Has CRM lived up to its promise?

Computer World –

Last year, you were a hero. You brought your company to the forefront of the customer economy. You preached about the empowered consumer and the merits of personalized treatment, and you led the charge to invest millions of dollars in customer relationship management (CRM) infrastructure because it would yield returns tenfold. You spoke of missed opportunities across the enterprise of your organization because customers weren't being treated as individuals. "Loyalty and relationships are the key to beating our competitors," you said. And you were mostly right -- so why are you so nervous?

At a recent conference I attended, a premiere industry analyst boldly declared that less than 1% of companies had gotten the desired return on investment from their CRM investments. Indeed, CRM hasn't lived up to its promise -- yet. If you've spent lots of money on building a CRM infrastructure, so don't panic -- you've done the right thing.

But it's time to adjust your strategy to make these investments drive your bottom line. In general, loyal, growing relationships are good, but they don't necessarily make you money. Personal treatment of each individual customer is also good, but if personalization is based on a limited view of the customer, it can cost much more than it earns. To make money, you need to stop managing customer relationships and start managing customer value. Here's where to begin: Connect your customer channels.

This sounds basic, but believe it or not, according to a recent Gartner Group Inc. report, only 33% of companies can interact with customers via more than two channels. Another research firm recently proclaimed that only 23% of telephone agents can see customers' Web activity. Connecting customer channels enables you to accomplish five things that are paramount to driving your bottom line:

  1. Tie together disparate CRM systems in real time
  2. Leverage your company's existing investments in front-office and legacy applications
  3. Give your customers a consistent experience across channels
  4. Give you an enterprise wide view that maps each customer's path to profitability
  5. Convert customer relationships into profit

You've heard this mantra before -- "A 360-degree customer view," but more important to earning more of your customer's business is giving the customer a single view of you. Unless you've purchased your entire CRM infrastructure from the same vendor (and virtually no one has) your customer channels aren't sharing information in real time. This means you aren't holding an ongoing dialogue with your customers because they have to reintroduce themselves each time they choose a different channel for interactions with your organization. Even though you may be able to personalize interactions within channels, the treatment your customers receive is based on profiles that exclude up-to-the-second knowledge of their behavior in other channels. Your profile is incomplete and the result is inconsistent treatment of your customer across channels, the opposite of delivering a single view of your company to the customer. The cost -- failure to trigger profitable behavior and increased likelihood of customer abandonment -- is severe.

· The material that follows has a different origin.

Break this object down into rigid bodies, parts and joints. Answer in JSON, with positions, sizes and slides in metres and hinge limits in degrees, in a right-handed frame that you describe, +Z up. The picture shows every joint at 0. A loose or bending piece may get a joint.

Every customer interaction must begin where the last dialogue ended. When a customer hits your Web site and then calls you a few minutes later (a typical customer behavior), the scripts and offers served up for your call centeer representative must be based on analysis of the customer's most recent behavior on the Web. That very behavior may indicate a fundamental change in how to drive profitable action by that customer, so ignorance not only misses the opportunity to earn more business, but can result in treatment that alienates the customer and causes abandonment. Only when every interaction is analyzed and shared with every other touch point in real time can the customer experience be consistent, and more importantly, only then can you be sure that your next interaction drives the customer to more profitable behavior.

You need your call center scripts, Web personalization, personalized e-mail, customer profiles for frontline personnel and direct mail, so the investments you've made are likely good ones. However, to optimize the return they bring to your company, you need them to be smart enough to drive an ongoing conversation with your customer. Tie them all together, and you will exponentially increase their value; the promise of CRM will be fulfilled.